Au point, encore une fois, qu'il en reste. Car Dieu ne lésine pas quand l'homme
consent à vivre la première béatitude : celle de la pauvreté qui partage.
[C'était
avant la pâque...]
Et
puis, vous l'avez remarqué : Jean note que cela se passe “avant la Pâque”. C'est par les mêmes mots qu'il marquera
les derniers jours de Jésus, quand Il montera à Jérusalem, pour partager le
pain du repas pascal avant d'accomplir ensuite sa Pâque, cette vraie
Pâques qui nous permettra de partager le Pain du Royaume de Dieu.
Ainsi,
au moment du partage du pain, il soulignera en lavant les pieds de ses
disciples, que le partage fraternel est indispensable pour "avoir part avec lui" (Jn
13.8) au repas du Royaume de Dieu". Pour Jean, le service des
frères, le partage entre frères sont les "signes" du Royaume de Dieu,
de l'Eucharistie (dont Jean ne raconte
pas l'institution) ; l'Eucharistie, signe pascal du pain partagé pour le salut
du monde !
Cette
seule expression “c'était avant la Pâque”,
annonce l'intention de Jean : il veut nous parler de l'Eucharistie que nous
célébrons chaque dimanche.

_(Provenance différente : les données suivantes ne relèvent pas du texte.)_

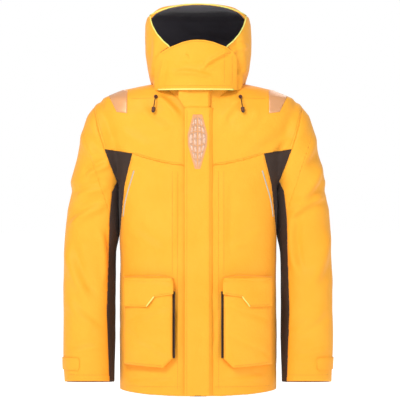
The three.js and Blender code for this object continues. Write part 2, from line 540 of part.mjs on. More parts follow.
const edgeOutside = bodyGrown(POCKET_DEPTH + 3 * FIT + SHELL + 1);
const GUSSET = 5;
for (const { side, sign } of SIDES) {
  const at = (points) => frontOf(mirrored(points, sign), -20);
  const walls = pouchFront.intersect(at(pocketOutline(0, 0)))
    .subtract(pouchInside.intersect(at(pocketOutline(SHELL, OVERRUN))));
  const innerWall = (grow) => {
    const edge = POCKET_INNER_X + SHELL + grow;
    return block([-FAR, -FAR, POCKET_BOTTOM + CORNER - grow], [FAR, FAR, flapFootZ + 10 + grow])
      .intersect(at([[0, 0], [edge, 0], [edge, FAR], [0, FAR]]))
      .intersect(bodyGrown(POCKET_DEPTH - GUSSET + grow));
  };
  const pouch = walls.subtract(onShell);
  add(`pocket_pouch_${side}`, pouch.subtract(innerWall(FIT)), 'yellow');
  add(`pocket_gusset_${side}`, pouch.intersect(innerWall(0)), 'black');
  add(`pocket_flap_${side}`, flapOutside.subtract(flapInside).intersect(at(POCKET_FLAP)), 'yellow');
  add(`pocket_flap_edge_${side}`, edgeOutside.subtract(edgeInside).intersect(at(FLAP_EDGE)), 'neon');
}

// ---- Reflective trims -------------------------------------------------------------------------------------
const trimWall = coatForm(FIT + 1, false).subtract(coatForm(FIT, false));
const SHOULDER_PATCH = [
  [188, neckZ + 36], [201, neckZ + 42], [240, neckZ + 28], [216, neckZ - 20], [188, neckZ - 24],
];
const PIPE = [[172, neckZ - 178], [183, neckZ - 206], [196, neckZ - 254], [200, neckZ - 300],
  [196.5, neckZ - 300], [192, neckZ - 254], [179, neckZ - 206], [168, neckZ - 178]];
for (const { side, sign } of SIDES) {
  const shoulderPatch = trimWall.intersect(frontOf(mirrored(SHOULDER_PATCH, sign), 0));
  add(`shoulder_reflector_${side}`, shoulderPatch, 'reflective');
  add(`side_piping_${side}`, trimWall.intersect(frontOf(mirrored(PIPE, sign), -20)), 'reflective');
}

// ---- Neck cords with their eyelets and locks ------------------------------------------------------
// The cord leaves its eyelet forwards, turns down and hangs straight through its lock.
const EYELET = { radius: 5, face: -104, rise: 20 };
const CORD_POINTS = [
  [112, -104.3, 20], [112.4, -108, 19.2], [113.4, -112, 15.5], [114.6, -114.6, 9],
  [115.8, -115.6, 1], [117, -116.4, -7], [118.2, -117.2, -15], [119.4, -118, -23],
];
const CORD_STEPS = 14;
const CORD_HALF_SIDES = 4;
const LOCK = { radius: 5.5, waist: 4.5, length: 14, bore: CORD_DIAMETER / 2 + 2 * FIT, sides: 12 };
for (const { side, sign } of SIDES) {
  const points = CORD_POINTS.map(([x, y, rise]) => new THREE.Vector3(sign * x, y, neckZ + rise));
  const disc = new THREE.CylinderGeometry(EYELET.radius, EYELET.radius, 50, 12);
  disc.translate(points[0].x, EYELET.face + 25, points[0].z);
  add(`cord_eyelet_${side}`, solid(disc).subtract(standsOnCoat).subtract(collarFilled), 'metal');
  const section = new THREE.Shape();
  section.absarc(0, 0, CORD_DIAMETER / 2, 0, 2 * Math.PI);
  const cord = new THREE.ExtrudeGeometry(section, {
    steps: CORD_STEPS, curveSegments: CORD_HALF_SIDES, extrudePath: new THREE.CatmullRomCurve3(points),
  });
  add(`neck_cord_${side}`, solid(cord), 'plastic');
  const half = LOCK.length / 2;
  const profile = [[LOCK.bore, -half], [LOCK.waist, -half], [LOCK.radius, -half / 3], [LOCK.radius, half / 3],
    [LOCK.waist, half], [LOCK.bore, half], [LOCK.bore, -half]].map(([x, y]) => new THREE.Vector2(x, y));
  const lock = new THREE.LatheGeometry(profile, LOCK.sides);
  const run = points[5].clone().sub(points[6]).normalize();
  lock.applyQuaternion(new THREE.Quaternion().setFromUnitVectors(new THREE.Vector3(0, 1, 0), run));
  lock.translate(points[6].x, points[6].y, points[6].z);
  add(`cord_lock_${side}`, solid(lock), 'plastic');
}

jacket.position.z = -neckZ;
const coat = new THREE.Group();
coat.add(jacket);
export default coat;
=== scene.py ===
"""Foul weather jacket for sailing: the looks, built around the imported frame.

Shapes are drawn in millimetres in the row's frame (X to the wearer's left, -Y to the front, Z up, the
origin in the middle of the neck) and scaled to metres once, when a piece is finished.
"""
import bisect
import logging
import math
from dataclasses import dataclass, field
from enum import Enum
from typing import Callable, Iterable, Optional, Sequence

import bmesh
import bpy
import numpy as np
from mathutils import Matrix, Vector, noise
from mathutils.bvhtree import BVHTree


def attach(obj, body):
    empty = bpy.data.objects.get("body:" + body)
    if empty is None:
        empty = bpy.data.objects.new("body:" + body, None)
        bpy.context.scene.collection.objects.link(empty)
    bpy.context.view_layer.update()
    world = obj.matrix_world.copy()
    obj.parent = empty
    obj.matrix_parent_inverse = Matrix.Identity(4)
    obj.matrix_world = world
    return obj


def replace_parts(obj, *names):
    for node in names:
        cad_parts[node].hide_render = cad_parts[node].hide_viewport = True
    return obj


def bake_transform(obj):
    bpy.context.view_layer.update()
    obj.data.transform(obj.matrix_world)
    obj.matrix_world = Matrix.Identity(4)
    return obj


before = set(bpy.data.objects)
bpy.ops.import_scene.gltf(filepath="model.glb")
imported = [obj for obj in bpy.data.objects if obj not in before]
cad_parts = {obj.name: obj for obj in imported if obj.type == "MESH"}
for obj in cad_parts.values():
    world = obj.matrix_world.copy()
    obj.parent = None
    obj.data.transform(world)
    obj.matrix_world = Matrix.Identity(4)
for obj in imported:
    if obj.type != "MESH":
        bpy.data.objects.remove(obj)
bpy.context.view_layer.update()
log = logging.getLogger("jacket")

MM = 0.001
HEM = -771.0                # row height of the hem
FRONT_AT_NECK = 110.0       # reach of the straight front edge at the neck seam and at the hem
FRONT_AT_HEM = 165.0
TILT = math.atan((FRONT_AT_NECK - FRONT_AT_HEM) / HEM)  # lean of the front edge
FRONT_UP = Vector((0, math.sin(TILT), math.cos(TILT)))
FRONT_OUT = Vector((0, -math.cos(TILT), math.sin(TILT)))
FRONT_FOOT = Vector((0, -FRONT_AT_HEM, HEM))
BODY_HALF = 207.0           # half width of the trunk, from the hem to the waist
BODY_SQUARE = 2.7           # squareness of the trunk there
SHELL_VOXEL = 5.0           # face size of the coat's skin
HOOD_VOXEL = 4.0            # face size of the hood's skin
BODY_GROW = 2.4             # forms are drawn larger by this, since softening takes it back
ARM_GROW = 2.2
HOOD_GROW = 3.6
SEAM_SINK = 1.3             # how deep a panel's edge lies in its seam
WALL = 2.2                  # thickness of the shell's cloth
LINING_WALL = 1.2
FACING_TOP = -731.0         # where the hem facing meets the lining
CLOTH = "cloth"             # vertex attribute: how the weave lies, in metres


class Side(Enum):
    """The wearer's own sides, with the sign of X."""

    LEFT = 1
    RIGHT = -1

    @property
    def word(self) -> str:
        """The side's name as the frame writes it."""
        return self.name.lower()


class Axis(Enum):
    """A coordinate that a cut compares."""

    X = 0
    Y = 1
    Z = 2


# ---- Lines and trimming --------------------------------------------------------------------------
class Line:
    """A value that follows another along straight runs between knots."""

    def __init__(self, *knots: tuple[float, float]) -> None:
        """Args: knots are pairs (where, value), in any order."""
        self.knots = sorted(knots)
        self.where = [k[0] for k in self.knots]

    def __call__(self, at: float) -> float:
        """Returns: the value at a place, level past both ends."""
        if at <= self.where[0]:
            return self.knots[0][1]
        if at >= self.where[-1]:
            return self.knots[-1][1]
        i = bisect.bisect_right(self.where, at)
        (a, va), (b, vb) = self.knots[i - 1], self.knots[i]
        return va + (vb - va) * (at - a) / (b - a)


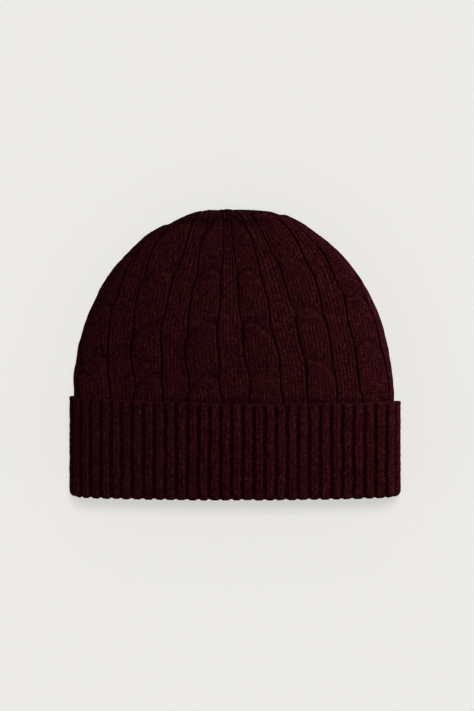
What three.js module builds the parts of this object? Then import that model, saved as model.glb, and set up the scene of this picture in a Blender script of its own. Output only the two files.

Il veut nous rappeler que célébrer l'Eucharistie
n'est rien si tout ne commence pas, en nos vies, comme la multiplication des
pains, par un regard attentif et efficace sur les besoins qui nous
entourent.
Toute
eucharistie débute, normalement, par cette attention, ce regard interrogatif : “que pourrions-nous faire ?”
Tout
commence par un geste d'enfant qui partage son goûter, ses maigres
provisions. Comme si Jésus nous disait : et toi, qu'as-tu à partager avec tes
frères, puisque moi, je vais partager... ma vie ?
Partage
des biens matériels, évidemment !
Mais
bien davantage le partage de toutes les richesses qui constituent notre vie :
-
le petit bout de pouvoir que nous détenons les uns sur les autres, même dans
une même famille ;
-
le partage de cette qualité qui est nôtre et qui nous rend attentifs aux
autres, mais que nous cachons parfois pour n'être pas dérangés ;
-
le partage, c'est encore tout ce que nous savons bien et que nous gardons,
serré en nous-mêmes, terré en nous-mêmes.
Comment,
alors, faire Eucharistie, puisqu'elle commence par le partage ?
[Les gens disaient...]
Nous
pensons facilement que le partage prend du temps, des forces, un peu de nous
mêmes ; nous pensons que ce partage va nous diminuer, nous empêcher de vivre.
Mais
regardons la foule.
Elle
s'émerveille de ce qu'elle a été capable de faire.
Elle
s'émerveille du Christ,
Elle
apprend à rendre grâce dans la joie.
Elle
apprend à vivre au rythme de Dieu.
Dans
le partage, par le partage, elle a fait l'expérience de ce qu'en rompant sa
vie, en ne la gardant pas pour soi, on s'enrichit de la pauvreté de Dieu qui dépasse
tous les biens.
Mais,
évidemment, le “Malin” est toujours là pour nous tromper comme il a trompé les
auditeurs de Jésus. Ils veulent l’enlever pour le faire Roi. Alors, il se
dérobe et se retire, seul dans la montagne.
C'est
encore là une leçon de vie, car on pourrait se croire "quelqu'un"
quand on a, une fois seulement, commencé à regarder pour voir, à écouter pour
entendre, à partager vraiment. On pourrait se croire chrétien bien comme il
faut. Alors, il est urgent de se retirer dans la solitude et de se confronter
avec la libéralité de Dieu qui donne comme il respire. Au-delà des attentes.
Car
c'est cela la prière de Jésus : quand Il a provoqué à la pauvreté, quand il a
enseigné à un enfant à se dessaisir de ce qu'il tient, Jésus ne cherche pas
autre chose que son Père. Il ne cherche aucune gloire humaine. Il ne cherche
que la gloire de Dieu... qui donne éternellement !
[L'Eucharistie
: école de pauvreté]
Et
c'est tout cela notre Eucharistie de chaque dimanche. Un apprentissage du don,
du partage, de l'écoute tant de Dieu que des attentes des hommes. Et une école
de pauvreté. Que faisons-nous, en réalité, en rendant grâce ? Nous disons au
Père, en Jésus, que ce que nous avons été capables de faire vient de Lui.
De Lui seul ! Et que nous lui rendons grâce de ce que son Esprit,
en nous, a été plus fort que nos accaparements.